How long does production take for children water bottle custom orders?
For an existing model with custom logo and standard packaging, plan 25-35 days after pre-production sample approval and deposit. Sampling normally takes 7-12 days if artwork is ready and no new mold is needed. Custom color matching can add 3-7 days because the factory needs resin chips, spray panels, or silicone color samples approved. New mold projects are longer: 35-60 days for tooling and trial samples before mass production. Add ocean freight time separately. From China to North America, door delivery can easily take 45-60 days after production if you use sea freight.
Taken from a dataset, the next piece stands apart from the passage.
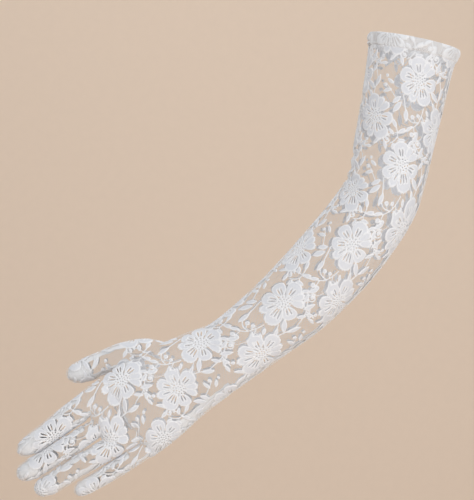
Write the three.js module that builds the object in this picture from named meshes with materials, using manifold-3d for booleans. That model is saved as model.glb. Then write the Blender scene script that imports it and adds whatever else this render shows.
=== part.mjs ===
// Elbow-length stretch lace glove for a left hand, in the shape that it has on a bent arm.
// Millimetres, +Z up. The view along +Y shows the back of the hand, as worn in front of the body.
// The origin is the middle of the arm opening, at the top edge of the hem.
import * as THREE from "three";
import { mergeVertices } from "three/addons/utils/BufferGeometryUtils.js";
import Module from "manifold-3d";

const wasm = await Module();
wasm.setup();

// Driving dimensions
const LACE_WALL = 1.2; // thickness of the lace panels
const SEAM_GAP = 0.3; // the panels stop this far short of each other and of the pieces beside them
const HEM_DEPTH = 11; // height of the turned hem at the arm opening
const HEM_WALL = 2.4; // lace turned over the elastic, three layers in all
const HEM_GATHERS = 20; // small gathers that the elastic makes round the opening
const HEM_GATHER_HEIGHT = 0.5; // how far each gather stands out
const HEM_BULGE = 0.4; // the folded edge is fullest halfway down
const ALLOWANCE_WIDTH = 4; // seam allowance left inside along each seam
const FINGER_ALLOWANCE_WIDTH = 3;
const ALLOWANCE_WALL = 0.8; // two folded edges of lace, pressed flat
const INNER_SEAM_END = 300; // where the inner seam of the arm turns out along the thumb
const OUTER_SEAM_END = 375; // where the outer seam of the arm turns out along the little finger
const ARM_SIDES = 20; // corners of an arm section
const FINGER_SIDES = 10; // corners of a finger section
const ARM_STEP = 25; // distance between arm sections
const FINGER_STEP = 14; // distance between finger sections
const END_MARGIN = 2; // sections come no closer than this to the end of a piece
const CREASE_MARGIN = 3; // nor than this to the sections that shape a crease
const HOLLOW_SETBACK = 0.6; // a finger's hollow starts this far inside the start of its wall
const TIP_SECTIONS = 3; // sections that round off a fingertip
const TIP_ANGLES = [-60, -30, 0, 30, 60]; // corners of the seam allowance round a fingertip
const STATIONS_PER_ROW = 16; // steps in which a middle line is walked between two rows of its table
const SAME_POINT = 1e-4; // points closer than this are one
const SHORTEST_EDGE = 0.05; // cuts leave no shorter edge than this

// Lace repeat, measured on the flat lace
const REPEAT_DOWN = 75; // from one flower to the next down the glove
const REPEAT_ACROSS = 62; // from one line of flowers to the next across it
const COLUMNS_BESIDE = 1; // repeats on each side of the middle one that reach a panel
const GAP_CORNERS = 5;
const GAP_THICKNESS = 12; // length of the cutter that goes through the lace
const PANEL_MARGIN = 9; // no gap comes closer than this to a seam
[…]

Can you pack bottles by classroom or school instead of retail cartons?
Yes, and it is often smarter for district programs. Instead of individual color boxes, you can use bulk inner packs of 25 or 30 units with one instruction sheet per pack, then label master cartons by school, grade, or classroom. This reduces packaging cost by about USD 0.15-0.35 per unit compared with many retail box formats and makes distribution easier for staff. For importers or distributors, we can also apply SKU labels, carton barcodes, FNSKU labels, or mixed-color carton plans. The key is to confirm the packing matrix before production, not after bottles are finished.
How do I compare children water bottle manufacturers fairly?
Give each supplier the same RFQ: capacity, material, lid type, logo method, packaging, compliance market, MOQ, and delivery date. Then compare more than FOB price. Ask for wall thickness, material grade, lid component list, test reports, audit status, carton size, production lead time, and spare parts availability. A USD 0.12 cheaper quote can become expensive if the lid leaks, the print fails tape testing, or the supplier cannot provide REACH or CPSIA documents. For a first order, request a pre-production sample and set AQL inspection terms in the PO. Serious children water bottle suppliers will accept that.